L’État québécois, responsable d’assurer le bien-être minimal de ses citoyens, et donc de ces femmes, se retrouve alors avec une charge supplémentaire. Comme le rappellent les auteures, l’État « évoque le lourd fardeau imposé aux programmes d’aide sociale par ces pensions impayées ». Le hic? Cette responsabilité financière entre en contradiction avec le nouvel impératif du gouvernement pendant les années 1980-90 : réduire les dépenses publiques. En effet, le modèle de l’État providence s’essouffle. Il y a donc un avantage, pour le gouvernement, à ce que les pensions alimentaires soient dûment payées par le conjoint. Comme le souligne un fonctionnaire rencontré par les chercheuses : l’idée d’un régime de perception et de fixation, qui germe depuis longtemps, compte maintenant un appui de taille : celui de l’État. Cet appuie se traduit par une révision du régime de gestion des pensions alimentaires pour enfants, notamment par une défiscalisation des pensions. Ce faisant, le montant n’est plus imposé pour le parent qui reçoit l’argent ni déductible pour celui qui le verse.

Qui dit mère, dit enfant

Pour les différents groupes de femmes et groupes militants de l’époque, la création du régime de perception des pensions alimentaires pour enfant répond à un besoin criant : sortir les mères monoparentales de la précarité financière et, du même coup, assurer le bien-être des enfants. Comme le rappellent les auteures, pour les acteurs du moment, l’intérêt et le bien-être de l’enfant passent par le bien-être de sa mère : « [a]dopter des politiques en faveur des mères, c’est servir les intérêts des enfants […]. » Jusqu’au tournant des années 2000, l’intérêt de l’enfant et le bien-être de la mère sont indissociables.

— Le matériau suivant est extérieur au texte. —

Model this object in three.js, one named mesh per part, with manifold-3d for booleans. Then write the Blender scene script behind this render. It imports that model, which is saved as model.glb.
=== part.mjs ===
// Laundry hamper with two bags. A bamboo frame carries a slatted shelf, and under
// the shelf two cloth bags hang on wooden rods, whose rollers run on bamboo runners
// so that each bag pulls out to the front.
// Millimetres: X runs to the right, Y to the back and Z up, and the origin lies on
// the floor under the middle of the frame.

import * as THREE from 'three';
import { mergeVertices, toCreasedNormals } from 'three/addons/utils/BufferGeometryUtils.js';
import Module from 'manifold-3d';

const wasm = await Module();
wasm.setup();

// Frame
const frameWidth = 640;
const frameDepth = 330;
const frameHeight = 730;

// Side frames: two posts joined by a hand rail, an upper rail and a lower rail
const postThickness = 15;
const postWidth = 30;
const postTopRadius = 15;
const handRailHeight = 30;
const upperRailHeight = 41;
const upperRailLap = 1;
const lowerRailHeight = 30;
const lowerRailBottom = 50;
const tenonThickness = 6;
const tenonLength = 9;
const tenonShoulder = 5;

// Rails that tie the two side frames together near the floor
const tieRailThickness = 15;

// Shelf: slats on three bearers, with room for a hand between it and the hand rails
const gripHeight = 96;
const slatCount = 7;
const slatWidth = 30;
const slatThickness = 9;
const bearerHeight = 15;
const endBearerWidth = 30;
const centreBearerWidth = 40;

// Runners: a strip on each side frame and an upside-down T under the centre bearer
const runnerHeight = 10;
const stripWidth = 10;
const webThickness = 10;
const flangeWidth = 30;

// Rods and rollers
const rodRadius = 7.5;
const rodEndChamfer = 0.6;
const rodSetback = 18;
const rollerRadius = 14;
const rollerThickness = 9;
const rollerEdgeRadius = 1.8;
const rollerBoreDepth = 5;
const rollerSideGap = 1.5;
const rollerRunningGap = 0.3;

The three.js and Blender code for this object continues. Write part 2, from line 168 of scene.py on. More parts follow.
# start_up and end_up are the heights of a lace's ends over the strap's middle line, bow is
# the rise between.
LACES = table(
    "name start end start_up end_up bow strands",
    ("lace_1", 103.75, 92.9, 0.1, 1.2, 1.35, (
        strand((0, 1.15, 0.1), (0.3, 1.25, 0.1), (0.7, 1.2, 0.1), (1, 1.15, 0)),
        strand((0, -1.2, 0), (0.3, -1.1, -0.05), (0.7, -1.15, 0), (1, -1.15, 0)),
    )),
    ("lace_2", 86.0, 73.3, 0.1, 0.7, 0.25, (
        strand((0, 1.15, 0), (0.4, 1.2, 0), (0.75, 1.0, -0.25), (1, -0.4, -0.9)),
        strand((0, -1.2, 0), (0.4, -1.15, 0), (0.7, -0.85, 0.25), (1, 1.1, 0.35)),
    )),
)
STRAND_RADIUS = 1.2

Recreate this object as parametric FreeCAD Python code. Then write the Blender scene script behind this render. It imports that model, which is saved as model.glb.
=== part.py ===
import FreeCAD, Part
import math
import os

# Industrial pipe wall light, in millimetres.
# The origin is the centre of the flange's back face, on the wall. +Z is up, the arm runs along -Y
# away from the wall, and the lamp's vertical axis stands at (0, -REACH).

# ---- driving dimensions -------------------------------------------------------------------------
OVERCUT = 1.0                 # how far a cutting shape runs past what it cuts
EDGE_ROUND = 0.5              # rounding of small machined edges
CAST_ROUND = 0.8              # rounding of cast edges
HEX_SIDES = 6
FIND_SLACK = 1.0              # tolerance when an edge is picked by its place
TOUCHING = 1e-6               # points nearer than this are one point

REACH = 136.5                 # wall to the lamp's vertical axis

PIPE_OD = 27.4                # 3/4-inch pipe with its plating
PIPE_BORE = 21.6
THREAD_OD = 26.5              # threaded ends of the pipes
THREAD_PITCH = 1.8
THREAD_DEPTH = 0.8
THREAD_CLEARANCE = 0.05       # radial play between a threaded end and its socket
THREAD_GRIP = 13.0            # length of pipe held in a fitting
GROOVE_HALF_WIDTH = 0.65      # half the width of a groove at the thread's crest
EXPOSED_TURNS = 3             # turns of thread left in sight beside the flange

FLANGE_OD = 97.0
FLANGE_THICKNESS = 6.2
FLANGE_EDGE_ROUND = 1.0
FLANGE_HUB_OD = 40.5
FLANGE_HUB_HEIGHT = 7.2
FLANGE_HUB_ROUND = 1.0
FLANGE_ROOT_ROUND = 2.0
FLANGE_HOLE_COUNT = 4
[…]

L’intérêt de l’enfant : un concept qui gagne en crédibilité

Le concept du droit de l’enfant gagne en popularité au cours des années 1980, un phénomène qui n’est pas unique au Québec. En effet, suite à l’adoption de la Convention internationale des droits de l’enfant (1979), plusieurs pays membres de l’ONU utilisent de plus en plus fréquemment le concept d’«intérêt de l’enfant» dans plusieurs sphères du droit. Pendant les années 1990, la société civile québécoise, encouragée par plusieurs experts en prévention précoce, fait de même et tient de plus en plus compte de l’intérêt de l’enfant en matière de droit. Comme l’écrivent les auteures, « [l’intérêt de l’enfant] s’est progressivement dissocié de l’impératif de redressement de la situation économique des mères monoparentales pour devenir une fin en soi. » En d’autres mots : le bien-être des enfants ne passe plus nécessairement par celui des mères. Par contre, encore aujourd’hui, le concept d’intérêt de l’enfant n’est pas clairement défini par le Code civil du Québec, ce qui peut causer problème dans les cas de violence conjugale.

Le renouveau de la paternité et la naissance du « parent »

Le concept de l’intérêt de l’enfant gagne en crédibilité. Cette transformation coïncide aussi avec une hausse des revendications de différents groupes de pères qui ne veulent plus être perçus comme de simples pourvoyeurs et qui revendiquent donc une valorisation de leur rôle.

Le renouvellement de la paternité se conjugue avec la popularité grandissante de la formule de garde partagée, qui passe de 8,1 % des ordonnances de la Cour en 1998, à 19,7 % dix ans plus tard. La justice privilégie de plus en plus ce mode de garde. Fait important : la garde partagée « permet une réduction de la pension alimentaire pour enfant lorsque le parent non gardien s’occupe de l’enfant entre 20 et 40 % du temps annuel. » Les pères ont donc aussi un intérêt économique à accepter la garde partagée.

Et l’enfant dans tout ça? Les spécialistes s’entendent pour dire que son bien-être passe par la fréquentation de ses deux parents, sauf dans des cas de violence conjugale. Le concept d’intérêt de l’enfant prend le pas sur les notions de « mère » et de « père », qui deviennent chacun un simple « parent », sans distinction père-mère. Comme le résument les auteures, « l’indifférenciation entre les parents est désormais la norme ».

De la condition des mères

L’intérêt de l’enfant se retrouve donc au centre de l’évolution du régime des pensions alimentaires pour enfant. Comme le mentionnent les auteures, les pères y trouvent aussi leur compte : ils ont réussi « à faire valoir leur rôle affectif et relationnel auprès des enfants » et peuvent, dans plusieurs cas, bénéficier d’une réduction de la pension à verser à l’ex-conjointe. Mais encore : les responsabilités parentales en garde partagée sont-elles distribuées équitablement? Qui s’occupe, par exemple, des rendez-vous chez le dentiste ou le pédiatre, de faire les démarches pour trouver un CPE, de magasiner les vêtements? Chez les couples québécois ce sont les femmes qui accomplissent encore la plus grande part de ce travail invisible. Si la situation est telle dans un contexte de garde partagée, les montants versés devraient-ils en tenir compte?